> [Work to complete]:
Below is a block of records; repeat all of them exactly.

> [Information given]:
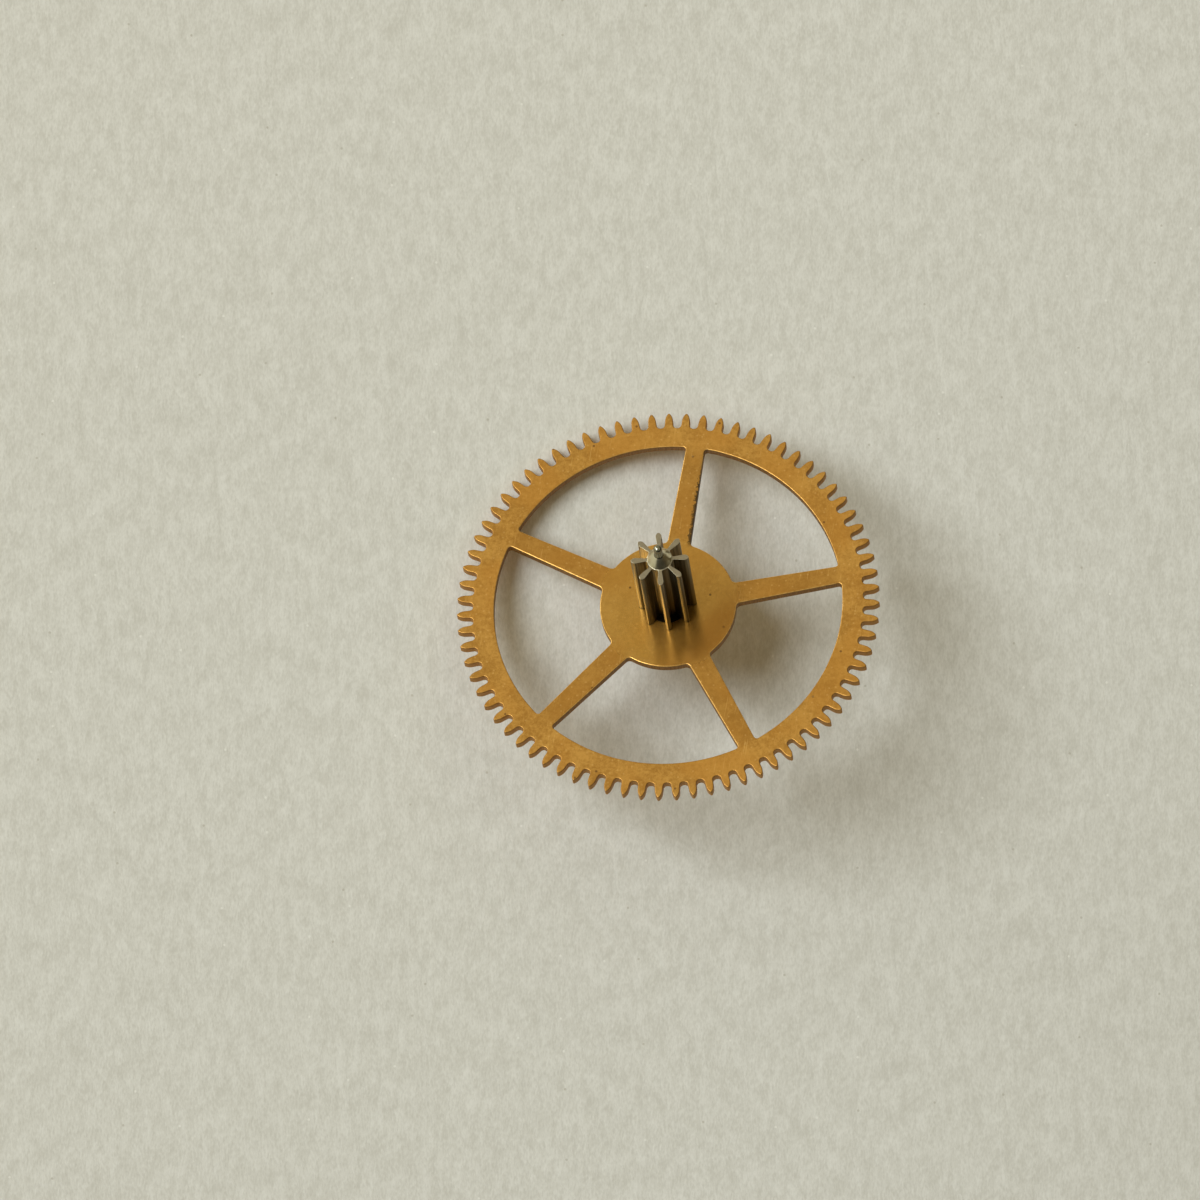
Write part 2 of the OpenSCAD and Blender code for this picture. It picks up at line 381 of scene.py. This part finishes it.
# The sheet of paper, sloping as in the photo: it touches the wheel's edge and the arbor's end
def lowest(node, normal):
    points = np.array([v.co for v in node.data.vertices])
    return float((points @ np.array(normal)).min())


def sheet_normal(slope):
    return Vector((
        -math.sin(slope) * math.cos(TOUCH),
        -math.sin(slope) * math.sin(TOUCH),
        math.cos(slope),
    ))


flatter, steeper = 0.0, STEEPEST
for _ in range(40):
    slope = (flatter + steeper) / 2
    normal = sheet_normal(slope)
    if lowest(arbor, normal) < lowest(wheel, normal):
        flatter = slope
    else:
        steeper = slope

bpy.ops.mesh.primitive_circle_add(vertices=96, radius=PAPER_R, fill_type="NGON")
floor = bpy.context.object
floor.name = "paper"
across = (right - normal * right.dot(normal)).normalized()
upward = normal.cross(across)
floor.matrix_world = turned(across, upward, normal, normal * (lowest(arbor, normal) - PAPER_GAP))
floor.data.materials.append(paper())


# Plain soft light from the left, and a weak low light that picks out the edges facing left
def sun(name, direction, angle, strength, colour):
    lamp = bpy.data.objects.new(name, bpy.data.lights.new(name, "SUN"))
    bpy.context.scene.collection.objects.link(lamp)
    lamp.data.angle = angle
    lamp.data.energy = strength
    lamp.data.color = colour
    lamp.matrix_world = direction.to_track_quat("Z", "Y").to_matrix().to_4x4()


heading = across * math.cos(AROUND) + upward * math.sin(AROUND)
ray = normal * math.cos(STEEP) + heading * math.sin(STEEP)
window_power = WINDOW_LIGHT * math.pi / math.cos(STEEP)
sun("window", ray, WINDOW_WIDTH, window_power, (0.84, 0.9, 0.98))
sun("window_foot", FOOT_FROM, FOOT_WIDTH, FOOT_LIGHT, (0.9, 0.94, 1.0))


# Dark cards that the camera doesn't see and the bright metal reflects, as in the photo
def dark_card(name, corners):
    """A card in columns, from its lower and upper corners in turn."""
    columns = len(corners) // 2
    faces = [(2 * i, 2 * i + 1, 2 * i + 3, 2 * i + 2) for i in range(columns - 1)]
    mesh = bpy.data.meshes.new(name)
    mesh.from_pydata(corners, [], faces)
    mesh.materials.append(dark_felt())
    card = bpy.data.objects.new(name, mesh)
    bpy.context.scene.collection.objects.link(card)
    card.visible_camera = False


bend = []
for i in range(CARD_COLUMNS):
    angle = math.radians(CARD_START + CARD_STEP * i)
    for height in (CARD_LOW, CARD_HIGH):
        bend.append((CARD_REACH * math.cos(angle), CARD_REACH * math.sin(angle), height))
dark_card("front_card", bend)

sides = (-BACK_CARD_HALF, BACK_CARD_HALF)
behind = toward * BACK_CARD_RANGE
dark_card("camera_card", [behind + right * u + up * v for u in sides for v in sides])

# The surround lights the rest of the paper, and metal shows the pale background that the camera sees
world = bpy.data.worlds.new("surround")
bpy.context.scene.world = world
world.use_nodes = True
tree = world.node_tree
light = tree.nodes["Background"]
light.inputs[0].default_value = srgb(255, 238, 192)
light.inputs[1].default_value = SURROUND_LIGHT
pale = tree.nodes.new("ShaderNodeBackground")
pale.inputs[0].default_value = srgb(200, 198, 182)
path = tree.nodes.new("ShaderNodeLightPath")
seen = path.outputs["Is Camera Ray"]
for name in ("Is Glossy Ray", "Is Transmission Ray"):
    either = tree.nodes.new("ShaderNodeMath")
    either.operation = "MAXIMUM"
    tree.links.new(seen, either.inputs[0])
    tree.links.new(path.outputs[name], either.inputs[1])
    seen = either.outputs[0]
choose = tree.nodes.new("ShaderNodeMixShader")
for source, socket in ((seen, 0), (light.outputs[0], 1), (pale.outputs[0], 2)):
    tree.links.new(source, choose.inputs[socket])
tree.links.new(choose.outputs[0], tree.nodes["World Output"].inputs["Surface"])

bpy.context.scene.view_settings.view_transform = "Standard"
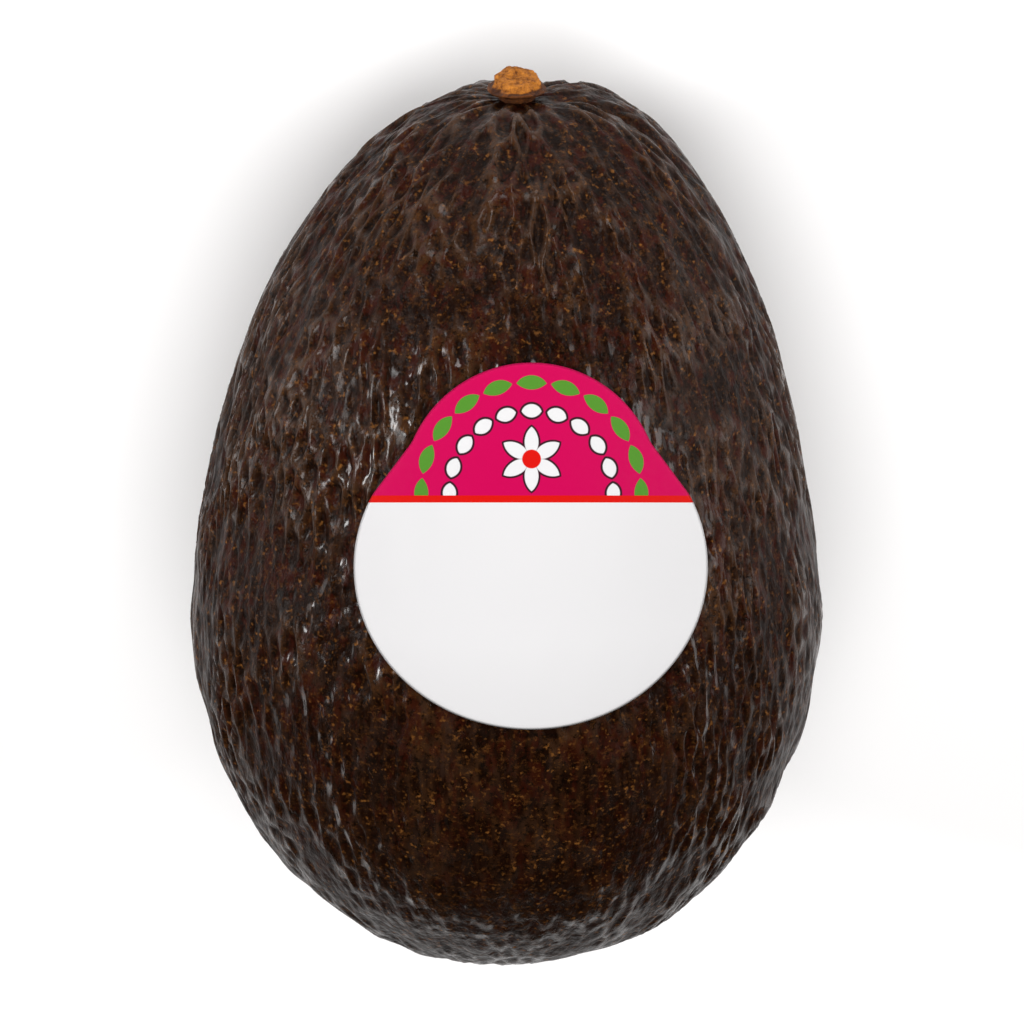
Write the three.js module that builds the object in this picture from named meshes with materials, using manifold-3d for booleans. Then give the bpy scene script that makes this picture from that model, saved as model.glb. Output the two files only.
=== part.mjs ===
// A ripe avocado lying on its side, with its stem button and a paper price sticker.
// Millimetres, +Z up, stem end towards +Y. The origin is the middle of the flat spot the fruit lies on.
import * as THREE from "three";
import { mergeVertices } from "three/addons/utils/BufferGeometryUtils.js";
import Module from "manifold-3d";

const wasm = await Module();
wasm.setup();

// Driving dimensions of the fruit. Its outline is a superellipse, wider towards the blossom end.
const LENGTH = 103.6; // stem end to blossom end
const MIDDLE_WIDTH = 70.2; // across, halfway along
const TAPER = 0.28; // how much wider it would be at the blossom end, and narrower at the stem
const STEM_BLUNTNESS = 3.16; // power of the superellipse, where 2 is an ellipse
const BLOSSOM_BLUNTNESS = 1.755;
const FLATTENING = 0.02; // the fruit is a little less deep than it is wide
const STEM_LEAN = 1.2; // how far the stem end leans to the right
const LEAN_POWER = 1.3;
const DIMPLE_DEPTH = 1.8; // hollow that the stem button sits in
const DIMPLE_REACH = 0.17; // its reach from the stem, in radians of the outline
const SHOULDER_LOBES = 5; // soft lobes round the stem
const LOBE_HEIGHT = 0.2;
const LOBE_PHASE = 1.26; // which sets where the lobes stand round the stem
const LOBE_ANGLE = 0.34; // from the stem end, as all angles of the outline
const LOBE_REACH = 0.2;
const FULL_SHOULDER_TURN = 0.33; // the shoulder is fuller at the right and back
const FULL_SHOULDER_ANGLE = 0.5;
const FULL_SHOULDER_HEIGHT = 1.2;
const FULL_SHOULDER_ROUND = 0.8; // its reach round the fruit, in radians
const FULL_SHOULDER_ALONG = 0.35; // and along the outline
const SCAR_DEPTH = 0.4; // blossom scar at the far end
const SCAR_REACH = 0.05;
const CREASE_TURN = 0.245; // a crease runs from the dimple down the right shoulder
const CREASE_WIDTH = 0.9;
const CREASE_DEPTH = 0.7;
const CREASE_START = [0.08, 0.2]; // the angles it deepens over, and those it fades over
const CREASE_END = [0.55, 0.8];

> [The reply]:
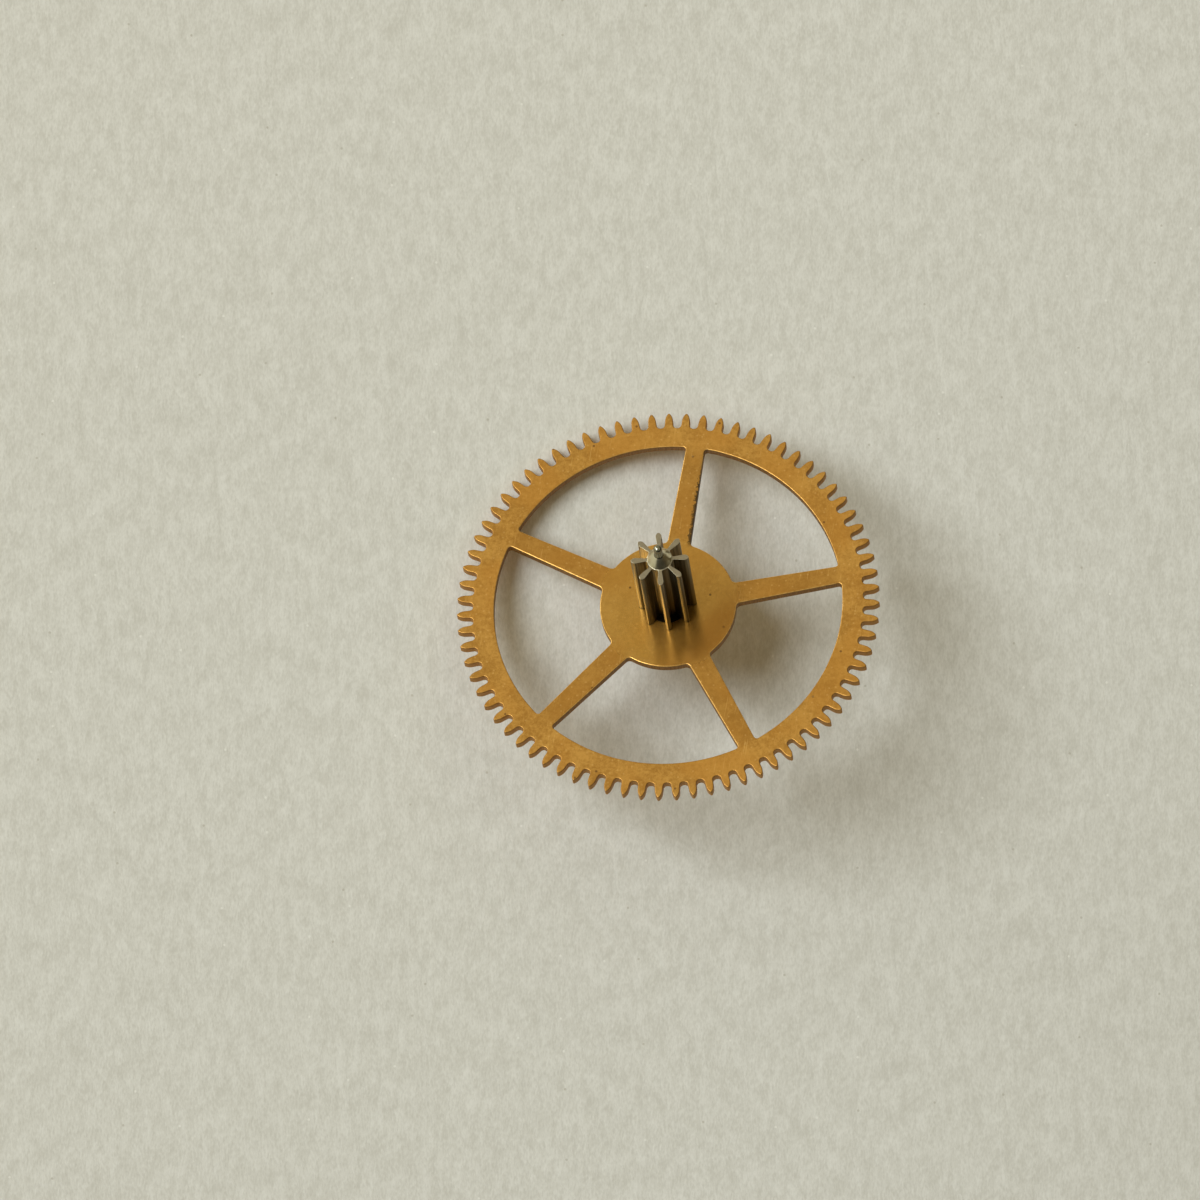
Write part 2 of the OpenSCAD and Blender code for this picture. It picks up at line 381 of scene.py. This part finishes it.
# The sheet of paper, sloping as in the photo: it touches the wheel's edge and the arbor's end
def lowest(node, normal):
    points = np.array([v.co for v in node.data.vertices])
    return float((points @ np.array(normal)).min())


def sheet_normal(slope):
    return Vector((
        -math.sin(slope) * math.cos(TOUCH),
        -math.sin(slope) * math.sin(TOUCH),
        math.cos(slope),
    ))


flatter, steeper = 0.0, STEEPEST
for _ in range(40):
    slope = (flatter + steeper) / 2
    normal = sheet_normal(slope)
    if lowest(arbor, normal) < lowest(wheel, normal):
        flatter = slope
    else:
        steeper = slope

bpy.ops.mesh.primitive_circle_add(vertices=96, radius=PAPER_R, fill_type="NGON")
floor = bpy.context.object
floor.name = "paper"
across = (right - normal * right.dot(normal)).normalized()
upward = normal.cross(across)
floor.matrix_world = turned(across, upward, normal, normal * (lowest(arbor, normal) - PAPER_GAP))
floor.data.materials.append(paper())


# Plain soft light from the left, and a weak low light that picks out the edges facing left
def sun(name, direction, angle, strength, colour):
    lamp = bpy.data.objects.new(name, bpy.data.lights.new(name, "SUN"))
    bpy.context.scene.collection.objects.link(lamp)
    lamp.data.angle = angle
    lamp.data.energy = strength
    lamp.data.color = colour
    lamp.matrix_world = direction.to_track_quat("Z", "Y").to_matrix().to_4x4()


heading = across * math.cos(AROUND) + upward * math.sin(AROUND)
ray = normal * math.cos(STEEP) + heading * math.sin(STEEP)
window_power = WINDOW_LIGHT * math.pi / math.cos(STEEP)
sun("window", ray, WINDOW_WIDTH, window_power, (0.84, 0.9, 0.98))
sun("window_foot", FOOT_FROM, FOOT_WIDTH, FOOT_LIGHT, (0.9, 0.94, 1.0))


# Dark cards that the camera doesn't see and the bright metal reflects, as in the photo
def dark_card(name, corners):
    """A card in columns, from its lower and upper corners in turn."""
    columns = len(corners) // 2
    faces = [(2 * i, 2 * i + 1, 2 * i + 3, 2 * i + 2) for i in range(columns - 1)]
    mesh = bpy.data.meshes.new(name)
    mesh.from_pydata(corners, [], faces)
    mesh.materials.append(dark_felt())
    card = bpy.data.objects.new(name, mesh)
    bpy.context.scene.collection.objects.link(card)
    card.visible_camera = False


bend = []
for i in range(CARD_COLUMNS):
    angle = math.radians(CARD_START + CARD_STEP * i)
    for height in (CARD_LOW, CARD_HIGH):
        bend.append((CARD_REACH * math.cos(angle), CARD_REACH * math.sin(angle), height))
dark_card("front_card", bend)

sides = (-BACK_CARD_HALF, BACK_CARD_HALF)
behind = toward * BACK_CARD_RANGE
dark_card("camera_card", [behind + right * u + up * v for u in sides for v in sides])

# The surround lights the rest of the paper, and metal shows the pale background that the camera sees
world = bpy.data.worlds.new("surround")
bpy.context.scene.world = world
world.use_nodes = True
tree = world.node_tree
light = tree.nodes["Background"]
light.inputs[0].default_value = srgb(255, 238, 192)
light.inputs[1].default_value = SURROUND_LIGHT
pale = tree.nodes.new("ShaderNodeBackground")
pale.inputs[0].default_value = srgb(200, 198, 182)
path = tree.nodes.new("ShaderNodeLightPath")
seen = path.outputs["Is Camera Ray"]
for name in ("Is Glossy Ray", "Is Transmission Ray"):
    either = tree.nodes.new("ShaderNodeMath")
    either.operation = "MAXIMUM"
    tree.links.new(seen, either.inputs[0])
    tree.links.new(path.outputs[name], either.inputs[1])
    seen = either.outputs[0]
choose = tree.nodes.new("ShaderNodeMixShader")
for source, socket in ((seen, 0), (light.outputs[0], 1), (pale.outputs[0], 2)):
    tree.links.new(source, choose.inputs[socket])
tree.links.new(choose.outputs[0], tree.nodes["World Output"].inputs["Surface"])

bpy.context.scene.view_settings.view_transform = "Standard"
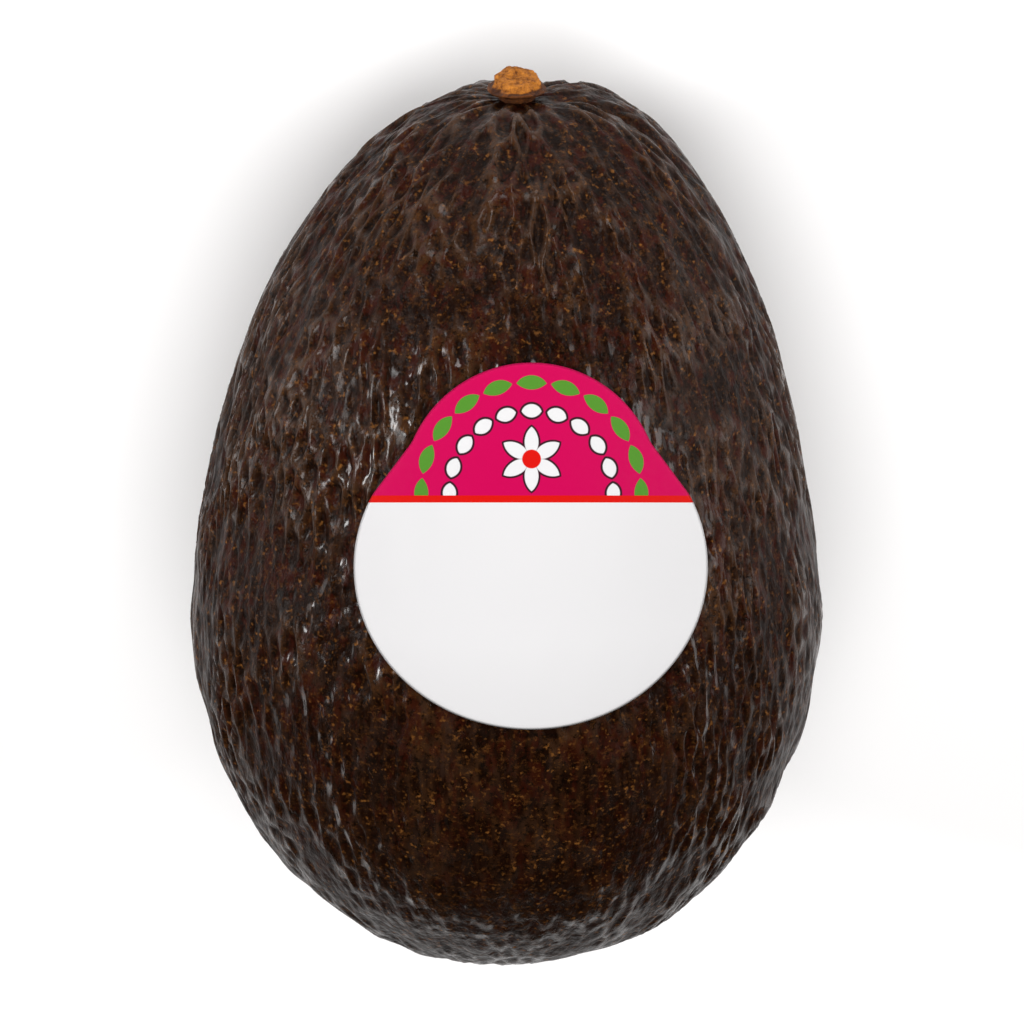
Write the three.js module that builds the object in this picture from named meshes with materials, using manifold-3d for booleans. Then give the bpy scene script that makes this picture from that model, saved as model.glb. Output the two files only.
=== part.mjs ===
// A ripe avocado lying on its side, with its stem button and a paper price sticker.
// Millimetres, +Z up, stem end towards +Y. The origin is the middle of the flat spot the fruit lies on.
import * as THREE from "three";
import { mergeVertices } from "three/addons/utils/BufferGeometryUtils.js";
import Module from "manifold-3d";

const wasm = await Module();
wasm.setup();

// Driving dimensions of the fruit. Its outline is a superellipse, wider towards the blossom end.
const LENGTH = 103.6; // stem end to blossom end
const MIDDLE_WIDTH = 70.2; // across, halfway along
const TAPER = 0.28; // how much wider it would be at the blossom end, and narrower at the stem
const STEM_BLUNTNESS = 3.16; // power of the superellipse, where 2 is an ellipse
const BLOSSOM_BLUNTNESS = 1.755;
const FLATTENING = 0.02; // the fruit is a little less deep than it is wide
const STEM_LEAN = 1.2; // how far the stem end leans to the right
const LEAN_POWER = 1.3;
const DIMPLE_DEPTH = 1.8; // hollow that the stem button sits in
const DIMPLE_REACH = 0.17; // its reach from the stem, in radians of the outline
const SHOULDER_LOBES = 5; // soft lobes round the stem
const LOBE_HEIGHT = 0.2;
const LOBE_PHASE = 1.26; // which sets where the lobes stand round the stem
const LOBE_ANGLE = 0.34; // from the stem end, as all angles of the outline
const LOBE_REACH = 0.2;
const FULL_SHOULDER_TURN = 0.33; // the shoulder is fuller at the right and back
const FULL_SHOULDER_ANGLE = 0.5;
const FULL_SHOULDER_HEIGHT = 1.2;
const FULL_SHOULDER_ROUND = 0.8; // its reach round the fruit, in radians
const FULL_SHOULDER_ALONG = 0.35; // and along the outline
const SCAR_DEPTH = 0.4; // blossom scar at the far end
const SCAR_REACH = 0.05;
const CREASE_TURN = 0.245; // a crease runs from the dimple down the right shoulder
const CREASE_WIDTH = 0.9;
const CREASE_DEPTH = 0.7;
const CREASE_START = [0.08, 0.2]; // the angles it deepens over, and those it fades over
const CREASE_END = [0.55, 0.8];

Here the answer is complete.